● **EXERCISE TASK**
Exactly the lines from the one that contains "bpy.context.scene.collection.objects.link(empty)" to the one that contains "if obj.type not", both lines included, should be copied, and no others.

● **INFORMATION SHOWN**
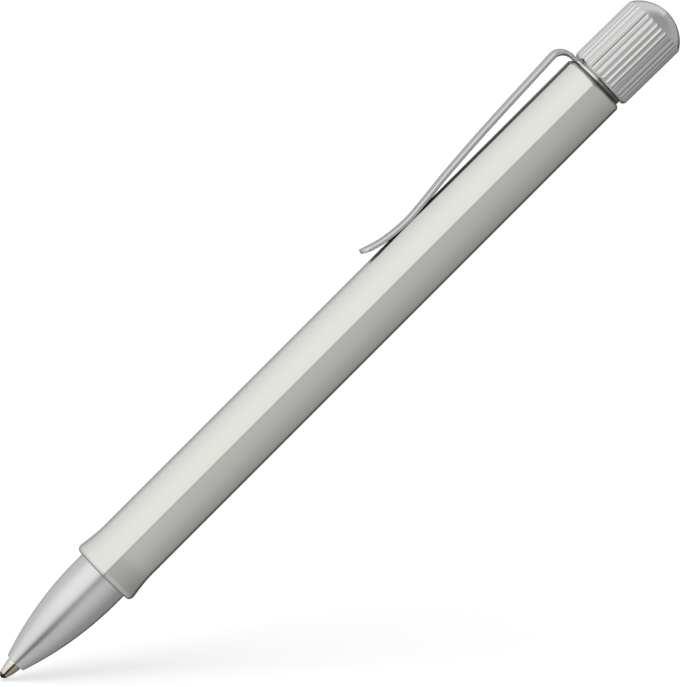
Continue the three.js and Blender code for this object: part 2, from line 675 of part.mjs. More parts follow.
// Clip. The line follows the edge of the leaf's outer side, from the ring to the tail, in x and z.
const lowX = barrelEnd - CLIP_LOW_POINT;
const lowZ = faceHeight(halfFlats, CLIP_WIDTH / 2) + CLIP_SPRING_GAP + CLIP_METAL;
const tailX = lowX - CLIP_TAIL;
const tailZ = lowZ + CLIP_TAIL_CURL - Math.sqrt(CLIP_TAIL_CURL ** 2 - CLIP_TAIL ** 2);
const bendX = ringBack - CLIP_BEND_RADIUS;
const bendZ = CLIP_HEIGHT - CLIP_BEND_RADIUS;
const armRise = CLIP_HEIGHT - lowZ;
const armRun = bendX - lowX;
const armSpline = new THREE.SplineCurve([
  new THREE.Vector2(bendX, CLIP_HEIGHT),
  new THREE.Vector2(lowX + 0.58 * armRun, lowZ + 0.708 * armRise),
  new THREE.Vector2(lowX + 0.3 * armRun, lowZ + 0.415 * armRise),
  new THREE.Vector2(lowX + 0.13 * armRun, lowZ + 0.135 * armRise),
  new THREE.Vector2(lowX, lowZ),
  new THREE.Vector2(tailX + 0.45 * CLIP_TAIL, lowZ + 0.3 * (tailZ - lowZ)),
  new THREE.Vector2(tailX, tailZ),
]);

// The leaf's section at a point of the line: an arched strip, CLIP_METAL thick. The arch spans the
// leaf's whole width, of which a section that is cut narrower keeps the middle.
function leafSection(point, outward, halfWidth, arch, archSpan = halfWidth) {
  const up = new THREE.Vector3(outward.x, 0, outward.y);
  const shares = Array.from({ length: CLIP_STEPS + 1 }, (_, i) => (2 * i) / CLIP_STEPS - 1);
  const surface = (share, depth) => {
    const y = halfWidth * share;
    const height = arch * (1 - (y / archSpan) ** 2) - depth;
    return new THREE.Vector3(point.x, y, point.y).addScaledVector(up, height);
  };
  const outer = shares.map((share) => surface(share, 0));
  const inner = shares.map((share) => surface(share, CLIP_METAL));
  return [...outer, ...inner.reverse()];
}

// The bend and the upright. The leaf's arch fades out towards the ring, and the leaf narrows.
const rootHalf = CLIP_ROOT_WIDTH / 2;
const uprightFoot = Math.sqrt(CLIP_RING_RADIUS ** 2 - rootHalf ** 2) - CLIP_ROOT_DEPTH;
const backwards = new THREE.Vector2(1, 0);
const rootSections = [uprightFoot, CLIP_RING_RADIUS + CLIP_FLAT_ROOT].map((height) =>
  leafSection(new THREE.Vector2(ringBack, height), backwards, rootHalf, 0),
);
for (let i = 0; i <= CLIP_BEND_STEPS; i++) {
  const share = i / CLIP_BEND_STEPS;
  const angle = (share * Math.PI) / 2;
  const outward = new THREE.Vector2(Math.cos(angle), Math.sin(angle));
  const point = outward.clone().multiplyScalar(CLIP_BEND_RADIUS).add(new THREE.Vector2(bendX, bendZ));
  const rise = Math.sin(angle) ** 2;
  const halfWidth = rootHalf + (CLIP_WIDTH / 2 - rootHalf) * rise;
  const arch = CLIP_CROWNING * (CLIP_ROOT_ARCH + (1 - CLIP_ROOT_ARCH) * rise);
  rootSections.push(leafSection(point, outward, halfWidth, arch));
}
const clipRing = sleeve(ringFront, ringBack, nutRadius + CLIP_RING_GAP, CLIP_RING_RADIUS);
piece("clip_ring", clipRing.add(loft(rootSections)), ...polishedSteel);

// The arm, from the bend to the tail, whose end is rounded.
const armSections = [rootSections.at(-1)];
for (let i = 1; i <= CLIP_ARM_STEPS; i++) {
  const point = armSpline.getPoint(i / CLIP_ARM_STEPS);
  const along = armSpline.getTangent(i / CLIP_ARM_STEPS);
  const outward = new THREE.Vector2(along.y, -along.x);
  const fromTail = Math.min(1, (point.x - tailX) / CLIP_TAIL_ROUNDING);
  const narrowing = 1 - CLIP_TAIL_NARROWING * (1 - Math.sqrt(1 - (1 - fromTail) ** 2));
  const fromLow = Math.max(0, (point.x - lowX) / armRun);
  const arch = CLIP_TOE_CROWNING + (CLIP_CROWNING - CLIP_TOE_CROWNING) * fromLow;
  armSections.push(leafSection(point, outward, (CLIP_WIDTH / 2) * narrowing, arch, CLIP_WIDTH / 2));
}
piece("clip_arm", loft(armSections), ...polishedSteel);

// Crown: a turned cap with straight ribs that run out where the dome starts
const domeRadius = (CROWN_RADIUS ** 2 + CROWN_DOME_HEIGHT ** 2) / (2 * CROWN_DOME_HEIGHT);
const domeAngle = Math.asin(CROWN_RADIUS / domeRadius);
const recessBack = crownFront + CROWN_RECESS_DEPTH;
const crownTurning = turned([
  [crownFront, CROWN_RECESS],
  [crownFront, CROWN_RADIUS - CROWN_CHAMFER],
  [crownFront + CROWN_CHAMFER, CROWN_RADIUS],
  ...arc(crownTop - domeRadius, 0, domeRadius, domeAngle, 0, DOME_STEPS),
  [recessBack + CROWN_BORE_DEPTH, 0],
  [recessBack + CROWN_BORE_DEPTH, CROWN_BORE],
  [recessBack, CROWN_BORE],
  [recessBack, CROWN_RECESS],
], FINE_ROUND);
const ribShape = new THREE.Shape();
for (let rib = 0; rib < CROWN_RIBS; rib++) {
  const middle = (rib * 2 * Math.PI) / CROWN_RIBS;
  const foot = CROWN_RADIUS - RIB_HEIGHT;
  const top = CROWN_RADIUS + RIB_CUT_PAST;
  const corners = [
    [foot, -RIB_FOOT],
    [top, -RIB_TOP],
    [top, RIB_TOP],
    [foot, RIB_FOOT],
  ];
  for (const [radius, width] of corners) {
    const angle = middle + width / 2 / radius;
    const place = [radius * Math.cos(angle), radius * Math.sin(angle)];
    if (rib === 0 && width === -RIB_FOOT) ribShape.moveTo(...place);
    else ribShape.lineTo(...place);
  }
}
ribShape.closePath();
const ribbedBar = new THREE.ExtrudeGeometry(ribShape, {
  depth: crownTop - crownFront + 2 * PAST_END,
  bevelEnabled: false,
});
ribbedBar.rotateY(Math.PI / 2).translate(crownFront - PAST_END, 0, 0);
piece("crown", crownTurning.intersect(solid(ribbedBar)), ...satinNickel);

piece("crown_washer", sleeve(
  recessBack - SEAT - CROWN_WASHER,
  recessBack - SEAT,
  STEM_RADIUS + RUNNING,
  CROWN_RECESS - CROWN_WASHER_GAP,
  SMALL_ROUND,
), ...acetal);
piece("crown_insert", turned([
  [recessBack + SEAT, STEM_RADIUS + PRESSED],
  [recessBack + SEAT, CROWN_BORE - PRESSED - INSERT_EDGE],
  [recessBack + SEAT + INSERT_EDGE, CROWN_BORE - PRESSED],
  [recessBack + INSERT_LENGTH, CROWN_BORE - PRESSED],
  [recessBack + INSERT_LENGTH, STEM_RADIUS + PRESSED],
], SMALL_ROUND), ...brass);

pen.position.set(-crownTop / 2, 0, lip);
export default pen;
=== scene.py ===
import math

import bmesh
import bpy
import numpy as np
from mathutils import Matrix, Vector


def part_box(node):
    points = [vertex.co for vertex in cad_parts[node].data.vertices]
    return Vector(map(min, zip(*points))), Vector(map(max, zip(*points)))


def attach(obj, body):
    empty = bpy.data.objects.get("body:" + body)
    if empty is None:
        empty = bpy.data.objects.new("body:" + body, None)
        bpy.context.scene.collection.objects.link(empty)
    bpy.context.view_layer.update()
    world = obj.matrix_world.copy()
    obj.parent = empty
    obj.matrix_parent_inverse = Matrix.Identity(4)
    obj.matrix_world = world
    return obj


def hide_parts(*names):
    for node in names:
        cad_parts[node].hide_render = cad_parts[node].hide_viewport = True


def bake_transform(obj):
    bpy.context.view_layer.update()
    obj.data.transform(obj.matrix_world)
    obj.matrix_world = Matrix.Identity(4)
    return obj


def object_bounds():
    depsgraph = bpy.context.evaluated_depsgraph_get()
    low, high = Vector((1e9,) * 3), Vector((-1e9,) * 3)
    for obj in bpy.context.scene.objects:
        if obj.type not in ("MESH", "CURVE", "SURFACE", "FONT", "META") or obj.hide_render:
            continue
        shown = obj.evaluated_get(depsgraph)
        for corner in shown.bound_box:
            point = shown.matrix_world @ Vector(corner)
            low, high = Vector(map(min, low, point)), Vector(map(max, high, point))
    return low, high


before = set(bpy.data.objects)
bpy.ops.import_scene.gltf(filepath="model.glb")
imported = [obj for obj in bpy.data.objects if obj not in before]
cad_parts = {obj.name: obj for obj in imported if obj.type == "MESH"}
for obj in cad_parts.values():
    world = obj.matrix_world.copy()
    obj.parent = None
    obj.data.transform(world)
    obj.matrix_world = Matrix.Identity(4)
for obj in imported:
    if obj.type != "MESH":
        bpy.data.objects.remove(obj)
cad_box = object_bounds()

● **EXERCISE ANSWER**
        bpy.context.scene.collection.objects.link(empty)
    bpy.context.view_layer.update()
    world = obj.matrix_world.copy()
    obj.parent = empty
    obj.matrix_parent_inverse = Matrix.Identity(4)
    obj.matrix_world = world
    return obj


def hide_parts(*names):
    for node in names:
        cad_parts[node].hide_render = cad_parts[node].hide_viewport = True


def bake_transform(obj):
    bpy.context.view_layer.update()
    obj.data.transform(obj.matrix_world)
    obj.matrix_world = Matrix.Identity(4)
    return obj


def object_bounds():
    depsgraph = bpy.context.evaluated_depsgraph_get()
    low, high = Vector((1e9,) * 3), Vector((-1e9,) * 3)
    for obj in bpy.context.scene.objects:
        if obj.type not in ("MESH", "CURVE", "SURFACE", "FONT", "META") or obj.hide_render:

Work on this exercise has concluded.